# Not snug enough around my heel/ankle



## Regulatori (Jan 14, 2010)

I bought some Rome Smiths a few months ago and had them molded to my feet while at the store. I have narrow feet but at the store they felt great..no slippage, no tight spots, etc..

After about 7-8 trips to the mountain, I've noticed that even if I lace them up super tight, I still get heel lift...I can literally pull my heel up 1/2"-3/4" from the insole (a little less when strapped in). They fit perfectly everywhere else and I get absolutely no heat spots/blisters/soreness. I put in the special velcro v pads around the ankle but that only helped a little. 

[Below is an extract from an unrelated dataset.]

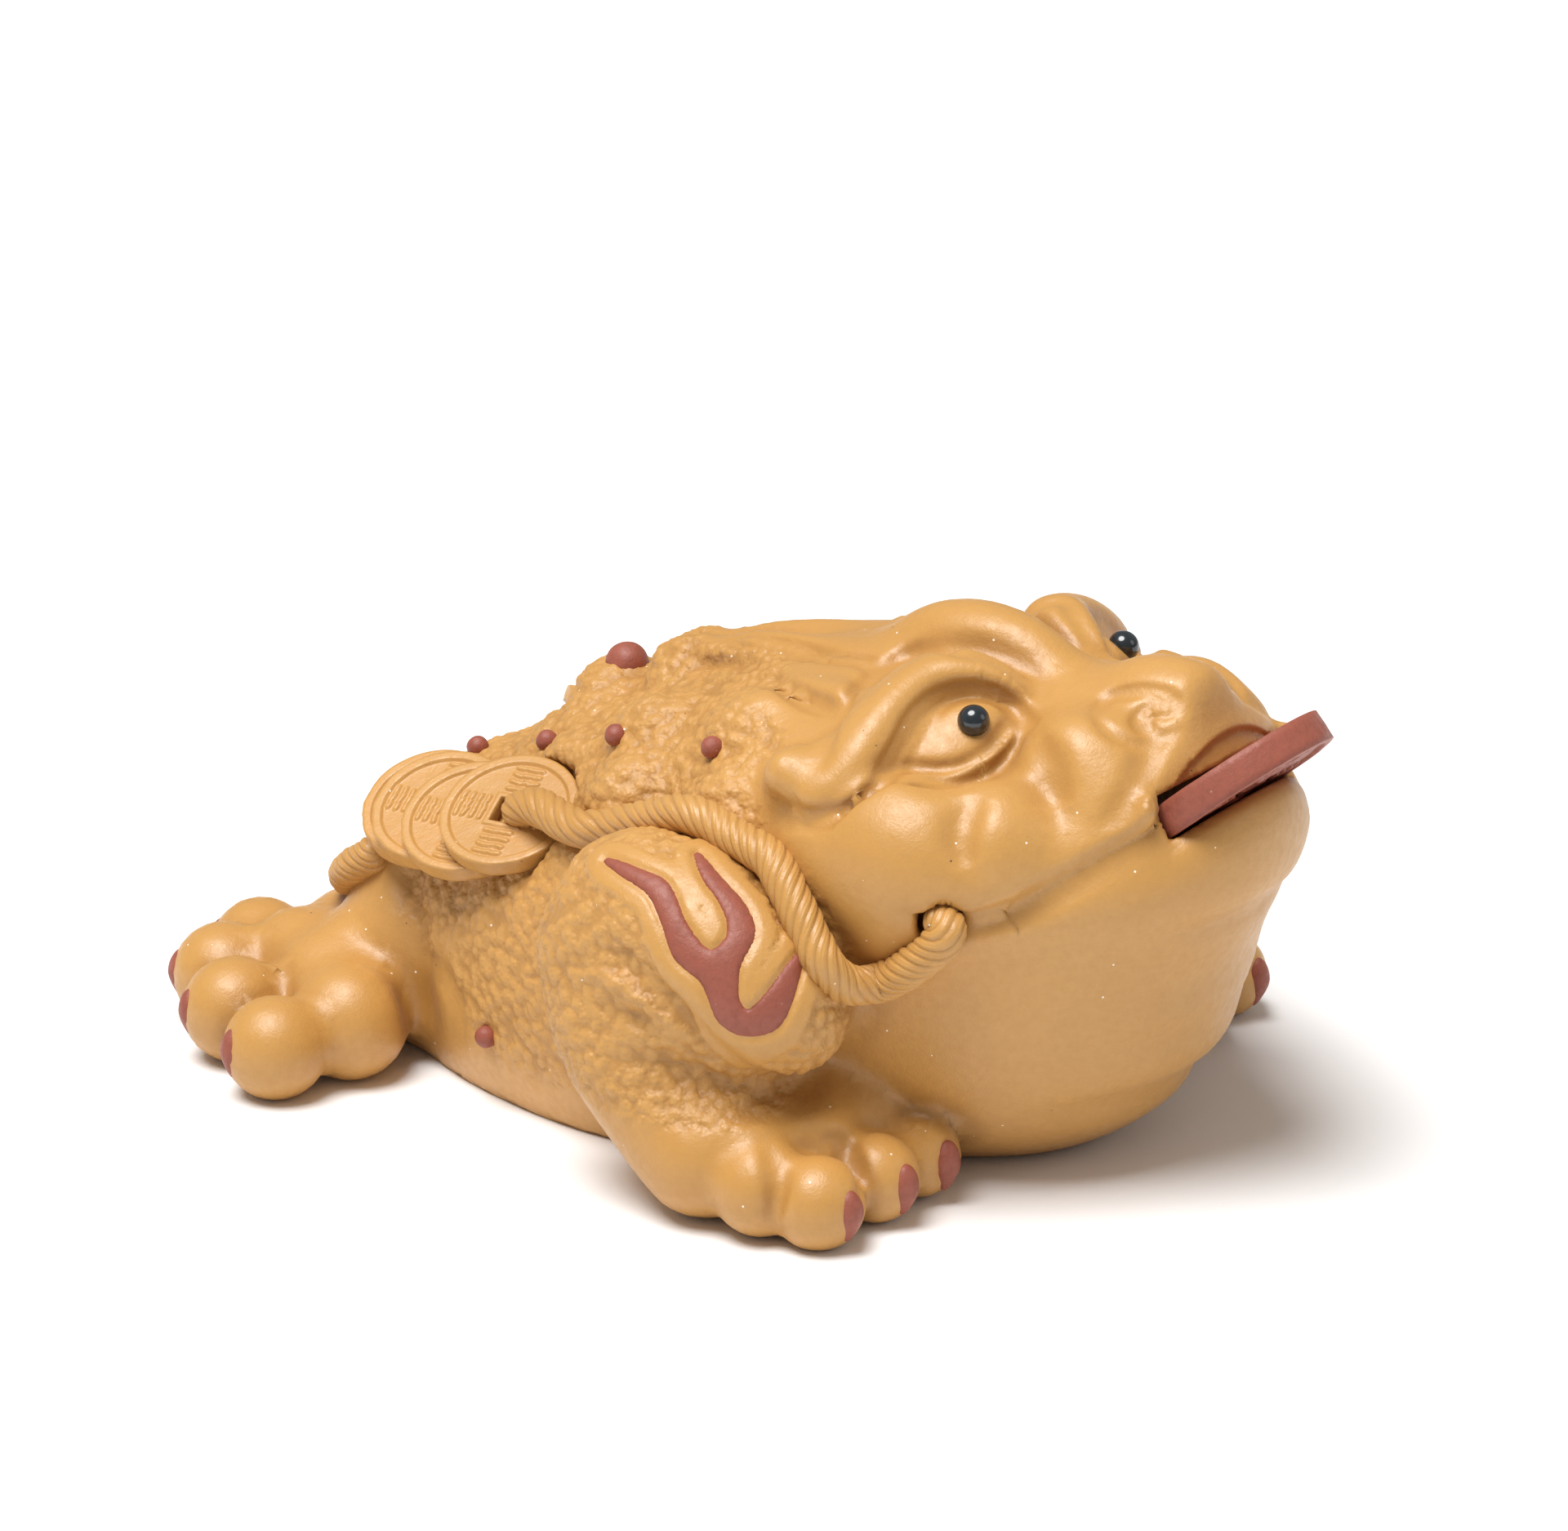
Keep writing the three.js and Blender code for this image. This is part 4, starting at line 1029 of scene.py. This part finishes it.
def toad_body():
    c = Clay()
    c.steps = list(clay.steps)
    for place in SWELLS:
        c.crease([place, place], SWELL_WIDTH, -SWELL_HEIGHT, WHOLE)
    cut_mouth(c)
    cut_cheek_hole(c)
    for _, side in SIDES:
        for place in COIN_CENTRES:
            out = np.array(flip(COIN_OUT, side))
            cut_coin_bed(c, np.array(flip(place, side)), out / np.linalg.norm(out))
    ground(c)
    points, triangles = skin(c, *BODY_BOX, CELL)
    # halved twice, the second time only where it shows
    for level in range(2):
        pebbled = pebbled_share(points) > PEBBLED_ENOUGH
        smooth = busy(points) | (np.abs(flame_gap(points)) < BORDER_FINE)
        if level:
            pebbled &= points[:, 1] < PLAIN_FROM
            smooth &= bends(c, points, triangles)
        points, triangles = refine(points, triangles, smooth | pebbled)
        points = c.settle(points, rounds=2)
    out = c.slope(points)
    border = flame_gap(points)
    share = pebbled_share(points) * smooth_step(*BORDER_PEBBLES, border)
    plain = smooth_step(PLAIN_FROM - PLAIN_BLEND, PLAIN_FROM, points[:, 1])
    lumps = pebbles(points, PEBBLE_SIZE) * (1 - plain) + pebbles(points, PLAIN_PEBBLE_SIZE) * plain
    lumps = PEBBLE_HEIGHT * lumps + UNEVEN * ramble(points, UNEVEN_SIZE) - PEBBLE_SINK
    rise = lumps * share
    rise += BORDER_HEIGHT * smooth_step(*BORDER_END, border) * smooth_step(*BORDER_START, border)
    rise *= smooth_step(*RELIEF_START, points[:, 2])
    points = points + out * rise[:, None]
    # Painted shade: darker where clay closes in over the skin, as in creases, and in the gaps between
    # pebbles.
    open_near, open_far = (c.field(points + out * reach) / reach for reach in (OPEN_NEAR, OPEN_FAR))
    painted_shade = np.clip(1.0 - np.minimum(open_near, open_far * FAR_WEIGHT), 0, 1)
    painted_shade = np.clip(painted_shade + PEBBLE_PAINTED_SHADE * share * smooth_step(0.0, -PEBBLE_SINK, lumps), 0, 1)
    piece("figure", world(points), triangles, "clay", "toad_body", {"rough": share, "painted_shade": painted_shade})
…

Are Rome boots typically wider? My toe is right at end of the boot so they fit perfectly otherwise. Is there anything I can do to make the heel area more snug/reduce heel lift?


----------



## Guest (Feb 23, 2010)

Ankle Wrap Pads Item#SPK-MWA: $6.95 pr 
Tognar Ski and Snowboard Boot Fitting Tools, Insoles, Footbeds and Inserts 
the ankle pads solved my issues with heel lift 100% and my boots are actually a bit too big after packing out  so I also ordered the 1/16 foot insoles and they solved my issues 100%


----------



## Regulatori (Jan 14, 2010)

Thanks! I just ordered a set.


----------